Os habitantes de Cartum só têm um pensamento: abandonar a cidade, cenário de caos.
O sindicato dos médicos sudaneses lançou um apelo no Facebook nesta segunda-feira: "Vários bairros de Cartum estão sendo bombardeados, civis morreram e há quase cinquenta feridos, todos os médicos que estão por perto devem vir o mais rápido possível".
Os dois lados trocam acusações sobre ataques contra prisões para libertar centenas de detentos, assim como de roubos a casas e fábricas.
Também foram registrados confrontos nas proximidades de agências bancárias, que foram esvaziadas.

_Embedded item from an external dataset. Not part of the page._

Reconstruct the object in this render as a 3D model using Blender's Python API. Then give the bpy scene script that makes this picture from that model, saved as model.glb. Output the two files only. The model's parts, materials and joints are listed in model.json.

Em um país onde a inflação já supera três dígitos em períodos normais, o preço do arroz ou da gasolina atingiu níveis recordes.
E isto representa um grande problema, já que a gasolina é crucial para escapar dos combates: um veículo precisa de muito combustível para chegar ao vizinho Egito - 1.000 quilômetros ao norte -, onde milhares de sudaneses pretendem obter refúgio.
"À medida que os estrangeiros fogem, o impacto da violência em uma situação humanitária já crítica no Sudão é agravado", alertou a ONU.
No meio do fogo cruzado, as agências das Nações Unidas e outras organizações humanitárias suspenderam suas atividades no país.
Cinco trabalhadores humanitários - quatro deles da ONU - morreram e, de acordo com o sindicato dos médicos, quase 75% dos hospitais estão fora de serviço.
A fome ameaça
Os combates violentos entre as forças dos dois generais não apresentam sinais de trégua.
Os tiroteios são intensos na capital e seus arredores. Caças sobrevoam a região e os blindados paramilitares avançam.
A disputa entre Burhan e Daglo começou com os planos de integrar as FAR ao exército oficial, um requisito crucial do acordo para a restauração da democracia no Sudão após o golpe militar que derrubou o ditador Omar al Bashir em abril de 2019.
O Programa Mundial de Alimentos (PMA) advertiu que milhões de pessoas adicionais podem sofrer fome devido à violência, no terceiro maior país da África, onde em períodos normais um terço da população precisa de ajuda humanitária.